Strategic budget models aim to balance autonomy with coordination. Faculties have a degree of financial control, but funding decisions are guided by strategic priorities. Cross-subsidies are made transparent and intentional. Examples include mission-based budgeting, activity-based costing, and incentive-based allocation.

These models often require significant change management and data infrastructure. However, they offer the greatest potential for aligning academic and financial planning.

How Budget Models Shape Academic Strategy

The choice of budget model directly affects academic decision-making. Consider the following implications:

Program Mix: Under incremental models, low-enrolment programs may be preserved due to legacy funding. In RCM, these programs might be cut unless strategically subsidised. Strategic models allow leaders to balance mission and margin, protecting critical programs while managing costs.

Workforce Planning: In RCM environments, faculties may adjust staffing levels based on enrolment and revenue. Strategic models support proactive workforce planning by linking staff allocation to teaching loads, research outputs, and student demand.

Innovation and Risk: RCM can encourage innovation through financial autonomy, but may also discourage risk-taking in low-margin areas. Strategic budgeting creates space for experimentation aligned with institutional goals.

Transparency and Trust: Incremental models often lack transparency. RCM improves visibility but may generate tension. Strategic models require clear communication of rules and values, building trust in the system.

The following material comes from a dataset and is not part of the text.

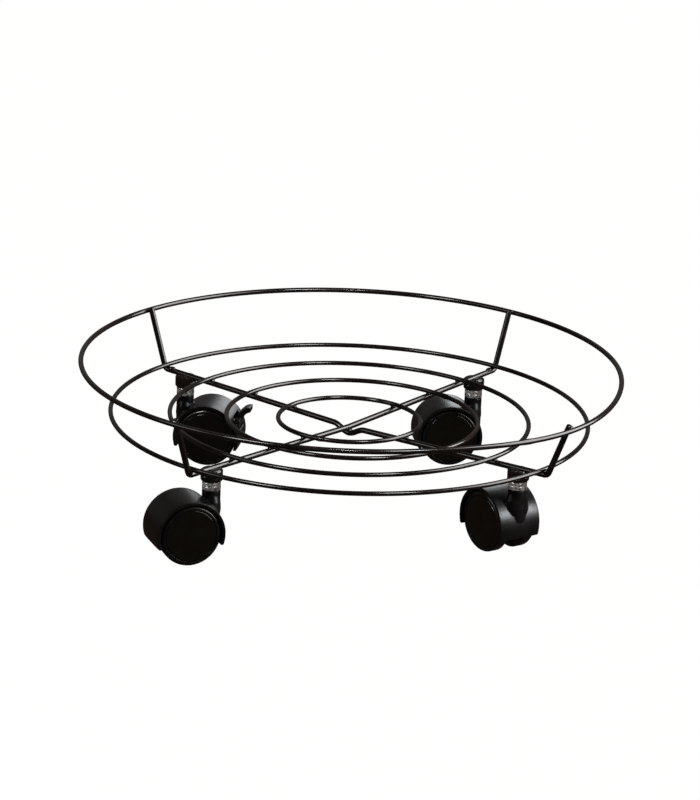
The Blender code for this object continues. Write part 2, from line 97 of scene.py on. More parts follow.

Tools That Support Budget Model Effectiveness

Modern budget models require accurate, timely, and integrated data. Tools like Pilbara Group’s ABC model allow universities to:

  • Map the full cost of teaching, research, and engagement activities.
  • Understand cost drivers and funding gaps.
  • Simulate budget scenarios based on student load or policy changes.
  • Support resource reallocation aligned with strategy.

Visual tools such as mission-margin matrices, academic portfolio heatmaps, and workforce dashboards help make complex data accessible to decision-makers.

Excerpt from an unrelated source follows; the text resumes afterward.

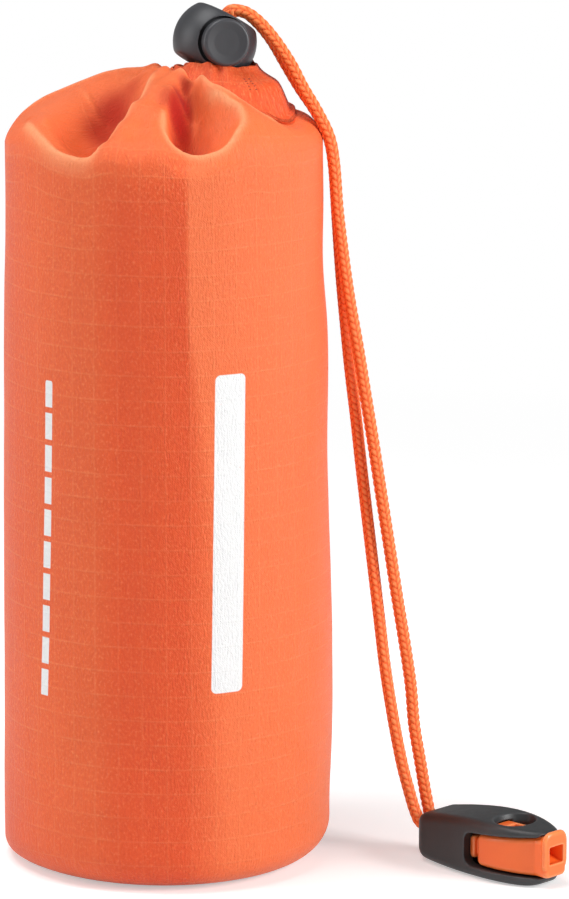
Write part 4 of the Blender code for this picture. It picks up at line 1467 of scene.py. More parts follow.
@dataclass
class HemChannel:
    """The hem at the mouth: a sleeve round the cord, whose outer layer hangs to the right."""

    sack: StuffSack
    centre: Flat = (0.0105, 0.0022)
    section: Sequence[Flat] = (
        (12.75, 166.3), (12.7, 168.3), (11.9, 170.4), (10.5, 172.4), (9.5, 174.0), (9.1, 174.7),
        (8.8, 174.9), (8.5, 174.5), (8.3, 173.0), (8.2, 170.5), (8.25, 168.0), (8.5, 166.3),
        (9.4, 165.6), (10.6, 165.3), (11.9, 165.5),
    )
    foot: float = 0.1655
    height: float = 0.0095
    skirt_turn: float = -9.0
    skirt_spread: float = 58.0
    skirt_reach: float = 0.0052
    wall: float = 0.0005
    pleats: int = 14
    pleat_depth: float = 0.00042
    left_drop: float = 0.0024
    right_drop: float = 0.0015
    steps: int = 420
    map_radius: float = 0.016
    tack_turn: float = -52.0
    tack_half: float = 0.055
    tack_line: Sequence[Flat] = (
        (10.7, 172.0), (11.1, 171.4), (11.45, 170.8), (11.8, 170.2), (12.1, 169.6),
    )
    tack_radius: float = 0.00019
    tack_scale: Point = (1.7, 1.7, 0.9)

    def shaped(self, point: Vector) -> Vector:
        """A point of the plain turned sleeve, pleated, tilted and flared.

        Args:
            point: The point.

        Returns:
            Its place.
        """
        radius, height = math.hypot(point.x, point.y), point.z
        turn = side_turn(point)
        share = bell(off_angle(math.degrees(turn), self.skirt_turn), self.skirt_spread)
        rise = (height - self.foot) / self.height
        outer = soft_step((radius - 0.0088) / 0.0008)
        flare = share * outer * max(0.0, min(1.0, (0.1746 - height) / 0.0080)) ** 1.9
        wander = puff(math.cos(turn) * 1.9, math.sin(turn) * 1.9, 7.0)
        fine = puff(math.cos(turn) * 4.5, math.sin(turn) * 4.5, rise * 1.3)
        phase = self.pleats * turn + 2.6 * wander
        depth = self.pleat_depth * (1.0 - 0.85 * share) * (0.4 + 0.6 * soft_step(rise))
        radius += self.skirt_reach * flare + depth * math.sin(phase) + 0.00035 * fine
        ruffle = 0.0003 * math.sin(phase + 1.1) * (1.0 - 0.9 * share)
        height += ruffle * soft_step((rise - 0.6) / 0.4)
        height += 0.0004 * wander * soft_step((rise - 0.5) / 0.5)
        high = soft_step((rise - 0.3) / 0.7)
        height -= self.left_drop * high * max(0.0, -math.cos(turn + 0.5)) ** 0.8
        height -= self.right_drop * high * max(0.0, math.cos(turn + 0.2))
        shift = 0.0005 * soft_step(rise)
        x = self.centre[0] + shift + radius * math.cos(turn)
        y = self.centre[1] + shift + radius * math.sin(turn)
        landing = share * outer * soft_step((0.1700 - height) / 0.0036)
        if landing > 0.0:
            resting = float(self.sack.drape.heights(np.array([[x, y]]))[0]) + 0.0004
            height += (resting - height) * min(1.0, landing * 1.25)
        return Vector((x, y, height))

    def make_sleeve(self) -> None:
        """The sleeve."""
        corners = [(radius * MM, 0.0, height * MM) for radius, height in self.section]
        bm = bmesh.new()
        outline = catmull_rom(corners, 4, True)[:, [0, 2]]
        turned(bm, outline, self.steps, closed=True, measured=1)
        lay_map(bm, self.map_radius, side_turn)
        for vert in bm.verts:
            vert.co = self.shaped(vert.co)
        sleeve = thickened(add_piece(bm, "hem_channel"), self.wall)
        dressed(sleeve, PLAIN_CLOTH, Body.SACK, Slot.RIPSTOP, "drawcord_channel")

    def make_tack(self) -> None:
        """The row of stitches across the hem."""
        bm = bmesh.new()
        for column in (-self.tack_half, self.tack_half):
            for radius, height in self.tack_line:
                turn = math.radians(self.tack_turn) + column
                across = Vector((math.cos(turn), math.sin(turn), 0))
                foot = self.shaped(across * (radius * MM) + Vector((0, 0, height * MM)))
                add_stitch(bm, foot, self.tack_radius, self.tack_scale)
        dressed(add_piece(bm, "hem_tack"), DARK_THREAD, Body.SACK, Slot.RIPSTOP)

    def make(self) -> None:
        """Builds the sleeve and the tack that closes its end."""
        self.make_sleeve()
        self.make_tack()


@dataclass
class TentRoll:
    """The tent: film folded to a long strip and rolled up, inside the sack."""

    radius: float = 0.0311
    core: float = 0.0036
    floor: float = 0.0010
    length: float = 0.1438
    turns: int = 13
    steps_per_turn: int = 56
    rows: int = 9
    layer: float = 0.0011
    play: float = 0.0002
    waver: float = 0.00015

    def make(self) -> None:
        """Builds the roll as one spiral of film."""
        bm = bmesh.new()
        steps = self.turns * self.steps_per_turn
        heights = [self.floor + self.length * row / self.rows for row in range(self.rows + 1)]
        turned(bm, [(1.0, height) for height in heights], steps, turns=self.turns)
        bm.verts.ensure_lookup_table()
        outermost = self.radius - self.layer / 2 - self.play
        for vert in bm.verts:
            share = (vert.index // (self.rows + 1)) / steps
            radius = self.core + (outermost - self.core) * share
            radius += self.waver * puff(vert.co.x * 2, vert.co.y * 2, vert.co.z * 30 + share * 9)
            vert.co = Vector((vert.co.x * radius, vert.co.y * radius, vert.co.z))
        bmesh.ops.recalc_face_normals(bm, faces=bm.faces)
        roll = thickened(add_piece(bm, "rolled_tent"), self.layer, 0.0)
        dressed(roll, FILM_SILVER, Body.SACK, Slot.FILM, "tent_roll")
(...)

Best Practices for Evolving Budget Models

Transitioning to a new budget model is not just a technical change. It is a cultural shift. Best practices include:

Stakeholder Engagement: Involve academic and professional staff in model design. Co-create principles and communicate trade-offs.

Transparency and Simplicity: Clearly articulate how resources are allocated. Use simple, understandable rules backed by reliable data.

Strategic Alignment: Anchor the model to institutional priorities such as teaching quality, equity, or research impact. Use performance indicators that reflect the mission.

Iterative Implementation: Start with pilots or shadow models. Refine based on feedback and data maturity.

Capacity Building: Invest in data literacy, financial training, and change leadership across the university.

Conclusion: Aligning Budget Models With University Purpose

University models are not one-size-fits-all. The best model is one that supports the institution’s mission, enables data-informed decisions, and fosters financial sustainability. Whether using incremental, RCM, or hybrid approaches, leaders must ensure that budget processes support academic excellence and long-term resilience.

As Chris Grange, former chief operating officer at the Australian National University, states “Budget allocations drive behaviour and incentivise behaviour, and disincentivise other behaviours, far more than strategic plans.”

And Professor William F. Massy emphasises, the goal is not just cost control, but value creation:

“You can’t optimise what you can’t see. Transparent models allow for better negotiation, better trust, and better decisions.”

In a dynamic higher education landscape, thoughtful budget model design is not just a financial necessity but a strategic imperative.